Title: What is Aramaic?
Author(s): HUEHNERGARD, John
Journal: ARAM Periodical
Volume: 7    Issue: 2   Date: 1995   
Pages: 261-282
DOI: 10.2143/ARAM.7.2.2002231

Abstract :
A comparison of the various forms of pre-modern Aramaic shows, not surprisingly, a large number of common features. To be sure, there are a great many details that distinguish, for example, classical Syriac from Galilean Jewish Aramaic, but they also clearly share a basic structure and many details of phonology, morphology, syntax, and lexicon.
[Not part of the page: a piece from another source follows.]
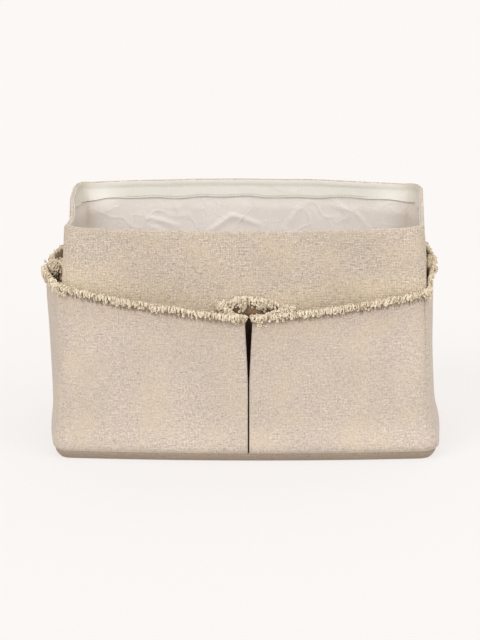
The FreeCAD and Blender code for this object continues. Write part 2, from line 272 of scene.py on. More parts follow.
def canvas_finish(name, ground, contrast, pitch=0.0012):
    """Undyed slub canvas: uneven yarns both ways, slubs, seed flecks. Its shade attribute paints light as a
    warmer lift below 0, and paints shade, brown then near black, above 0.
    """
    finish = Finish(name, 0.93, sheen=0.12)
    spot = finish.add("ShaderNodeUVMap", uv_map="weave").outputs[0]
    weave = plain_weave(finish, spot, pitch, 1.6)
    weft = finish.noise(spot, 150.0, 3.0, 0.62, (1, 4, 1))
    warp = finish.noise(spot, 170.0, 3.0, 0.62, (4, 1, 1))
    grain = finish.noise(spot, 600.0, 2.0, 0.6)
    slub = finish.noise(spot, 45.0, 2.0, 0.6, (1, 12, 1))
    dark = tuple(part * (1 - 0.40 * contrast) for part in ground[:3]) + (1,)
    red, green, blue = (min(1.0, part * (1 + 0.24 * contrast)) for part in ground[:3])
    pale = (red, green * 1.01, blue * 1.04, 1)
    streaks = finish.maths("ADD", finish.maths("MULTIPLY", weft, 0.30), finish.maths("MULTIPLY", warp, 0.24))
    streaks = finish.maths("ADD", streaks, finish.maths("MULTIPLY", grain, 0.46))
    colour = finish.mix(finish.spread(streaks, 0.36, 0.64), dark, pale)
    colour = finish.mix(finish.spread(weave, 0.0, 0.7, 0.45 * contrast, 0.0), colour, dark)
    colour = finish.mix(finish.spread(slub, 0.62, 0.78, 0.0, 0.45), colour, pale)
    straw = tuple(part * tint for part, tint in zip(ground[:3], (1.0, 0.985, 0.86))) + (1,)
    colour = finish.mix(finish.spread(finish.noise(spot, 26.0, 2.0), 0.42, 0.68, 0.0, 0.35), colour, straw)
    colour = finish.mix(finish.spread(finish.noise(spot, 14.0, 2.0), 0.3, 0.7, 0.0, 0.2), colour, dark)
    flecks = finish.dots(spot, 230.0, (0.8, 1, 1))
    rare = finish.spread(finish.noise(spot, 90.0, 1.0), 0.55, 0.62)
    seed = finish.maths("MULTIPLY", finish.spread(flecks, 0.10, 0.17, 0.55, 0.0), rare)
    colour = finish.mix(seed, colour, (0.20, 0.11, 0.05, 1))
    # Painted light and shade: at -1 a painted light lift, a little warmer; from 0 to 1 painted shade, brown
    # then near black.
    shade = finish.add("ShaderNodeAttribute", attribute_name="shade").outputs["Fac"]
    painted_light_lift = finish.spread(shade, -1.0, 0.0, 1.0, 0.0)
    colour = finish.mix(painted_light_lift, colour, (1.15, 1.13, 1.03, 1), "MULTIPLY")
    colour = finish.mix(finish.spread(shade, 0.0, 0.6), colour, (0.30, 0.17, 0.09, 1))
    colour = finish.mix(finish.spread(shade, 0.6, 1.0), colour, (0.020, 0.0050, 0.0010, 1))
    height = finish.maths("ADD", weave, finish.maths("MULTIPLY", streaks, 1.8))
    normal = finish.bump(finish.noise(spot, 55.0, 3.0), 0.0006, 0.5)
    return finish.done(colour, finish.bump(height, 0.00035, 0.8, normal))


def cotton_finish(name, ground, shade, creased, pitch=0.0006):
    """White cotton: a fine even weave with faint yarn streaks and thin creases, beige where shade is painted
    on it.
    """
    finish = Finish(name, 0.9, sheen=0.15)
    spot = finish.add("ShaderNodeUVMap", uv_map="weave").outputs[0]
    weave = plain_weave(finish, spot, pitch, 0.8)
    streaks = finish.maths("ADD", finish.noise(spot, 120.0, 2.0, 0.6, (1, 12, 1)),
                           finish.noise(spot, 120.0, 2.0, 0.6, (12, 1, 1)))
    colour = finish.mix(finish.spread(streaks, 0.7, 1.3), shade, ground)
    colour = finish.mix(finish.spread(finish.noise(spot, 22.0, 2.0), 0.35, 0.7, 0.0, 0.3), colour, shade)
    # Painted shade: the shade attribute mixes the cotton towards beige.
    colour = finish.mix(finish.add("ShaderNodeAttribute", attribute_name="shade").outputs["Fac"],
                        colour, (0.42, 0.34, 0.25, 1))
    crumple = finish.bump(finish.noise(spot, 70.0, 4.0, 0.6), 0.0008, 0.5 * creased)
    for scale, height in ((15.0, 0.0006), (31.0, 0.0003)):
        ridge = finish.maths("ABSOLUTE", finish.maths("SUBTRACT", finish.noise(spot, scale, 2.0, 0.45), 0.5))
        crease = finish.spread(ridge, 0.0, 0.022, 1.0, 0.0)
        crumple = finish.bump(crease, height, 0.55 * creased, crumple)
    return finish.done(colour, finish.bump(weave, 0.00015, 0.6, crumple))


def yarn_finish(name, ground, shade, brown_from):
    """Loose cotton yarn: each end its own tone, a few of them brown, with the fuzz of spun cotton."""
    finish = Finish(name, 0.95, sheen=0.3)
    spot = finish.add("ShaderNodeTexCoord").outputs["Object"]
    own = finish.add("ShaderNodeNewGeometry").outputs["Random Per Island"]
    colour = finish.mix(finish.spread(own, 0.0, 0.8, 0.0, 0.65), ground, shade)
    brown = finish.spread(own, brown_from, brown_from + 0.15, 0.0, 0.75)
    colour = finish.mix(brown, colour, (0.34, 0.22, 0.12, 1))
    fuzz = finish.noise(spot, 1600.0, 2.0, 0.6)
    colour = finish.mix(finish.spread(fuzz, 0.3, 0.6, 0.4, 0.0), colour, shade)
    return finish.done(colour, finish.bump(fuzz, 0.0004, 0.8))


def board_finish(name):
    """Pressed pulp board: grey-brown, with fibres and a slight tooth."""
    finish = Finish(name, 0.85)
    spot = finish.add("ShaderNodeTexCoord").outputs["Object"]
    fibres = finish.noise(spot, 400.0, 4.0, 0.7, (1, 3, 1))
    colour = finish.mix(finish.spread(fibres, 0.3, 0.7), (0.24, 0.20, 0.16, 1), (0.40, 0.35, 0.29, 1))
    return finish.done(colour, finish.bump(fibres, 0.0002, 0.5))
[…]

Familiar features exhibited by all pre-modern Aramaic dialects include, inter alia, the following: (1) a common, relatively small, set of consonantal phonemes (usually 22 in number), which usually includes a subset of stops that become spirantized after vowels; (2) a relatively simple vowel system, but a marked propensity for reducing or syncopating unstressed vowels in open syllables; (3) a system of triconsonantal roots into which and around which vocalic and other morphemes are affixed to produce verbal and nominal forms; (4) two or three basic verbal inflexions, one with suffixed personal markers for the past, one with both prefixed and suffixed personal markers for the future or for modal expressions, and a participial inflexion; (5) a set of compound tenses involving the verb ‘to be’; (6) a noun paradigm consisting of three states, one formally unmarked, one marked as bound to a following noun (the construct), and one marked with a final long ; (7) a set, or sets, of pronominal suffixes that are attached to nouns and prepositions to indicate possession and to verbs to indicate objects; (8) a large common vocabulary. Of course, this list could easily be expanded.